Although “Office Space” is considered to be a groundbreaking film, paving the way for “The Office” and crystallizing the modern cubicle workplace like never before, every actor gets the point of their character.

There’s Gary Cole as Initech boss Bill Lumbergh, who conveys that he’s in this for his own career advancement, even though no line of dialog spells that out. Lumbergh is the consummate low-level-but-high-corporate-position slime, so much so that we can relate to Peter when he places sexual relations with the man as a worse moral offense than the theft of $300K. (“At least I never slept with Lumbergh.”)
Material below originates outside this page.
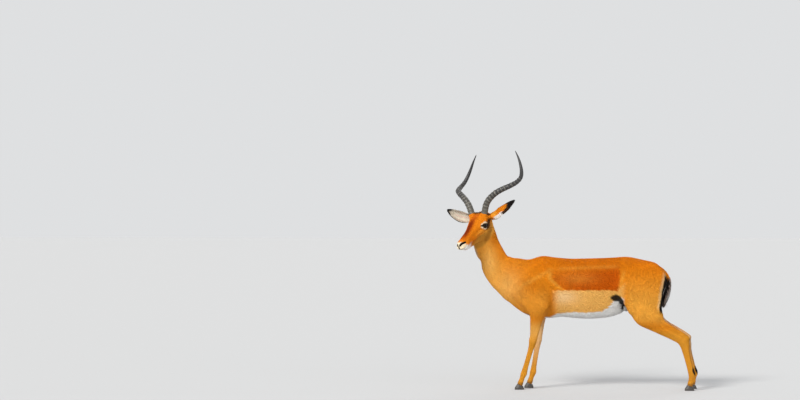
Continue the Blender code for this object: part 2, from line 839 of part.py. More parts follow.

Richard Riehle is delightful as Tom, who finds happiness after being hit by a drunk driver, getting seriously injured and landing a huge settlement. Peter and others look at Tom – in a full-body cast and a wheelchair – askance, but he’s also a metaphor for the notion that distress is the path to money and happiness, something these blue-collar programmers have subscribed to up until Peter’s epiphany-by-hypnotism and the Initech layoffs.

John C. McGinley and Paul Wilson, as the two Bobs, show us the behind-the-scenes of how layoffs are decided, complete with rude jokes about how Samir “Nah-ga … nah-ga … not gonna work here anymore.” Peter’s promotion is based entirely on how he (under hypnotic influence) plays the game of getting into the Bobs’ good graces, not on his work ability or basic competence.

Despite being totally relatable, “Office Space” is much more funny than it is harrowing – unlike Judge’s later cult hit “Idiocracy” (2006), which I find on point about the direction of society yet hard to watch. “Office Space” chronicles a downer of a subject – the notion that 40 hours of your week will be unpleasant – and somehow makes a viewer feel good. I think it might be because it doesn’t reach for the sky for a happy ending.

Choose your job wisely

It’s tempting to label “Office Space” as some sort of delicious workplace revenge comedy, and I suppose it is for mistreated mumbler Milton (Stephen Root), who burns down the Initech building and is literally sipping fruity drinks on the beach in the final scene. But Peter’s arc ends with him in a lower-paying job. Meanwhile, Michael and Samir are at Initrode (having moved to the rival after their Initech layoffs) and Joanne (Jennifer Aniston) works at the chain restaurant next door to Chotchkie’s that doesn’t require 15 pieces of flair.

Michael, Samir and Joanne find slightly more tolerable jobs, so the message there is that you shouldn’t accept mistreatment at your job after a certain point. (But it is convenient that they all quickly land new jobs, nearby, in the same fields. Although I suppose waitressing isn’t a field that would require leaving town for the next gig.)

In Peter’s case, the message is that you should choose a job you like over a job where you’ll make lots of money, something that resonated with me in 1999 but I’m less convinced of now. Still, Peter finds catharsis with fresh air and bucks (happiness with the simple things), something that seems within reach for anyone caught in a bad job.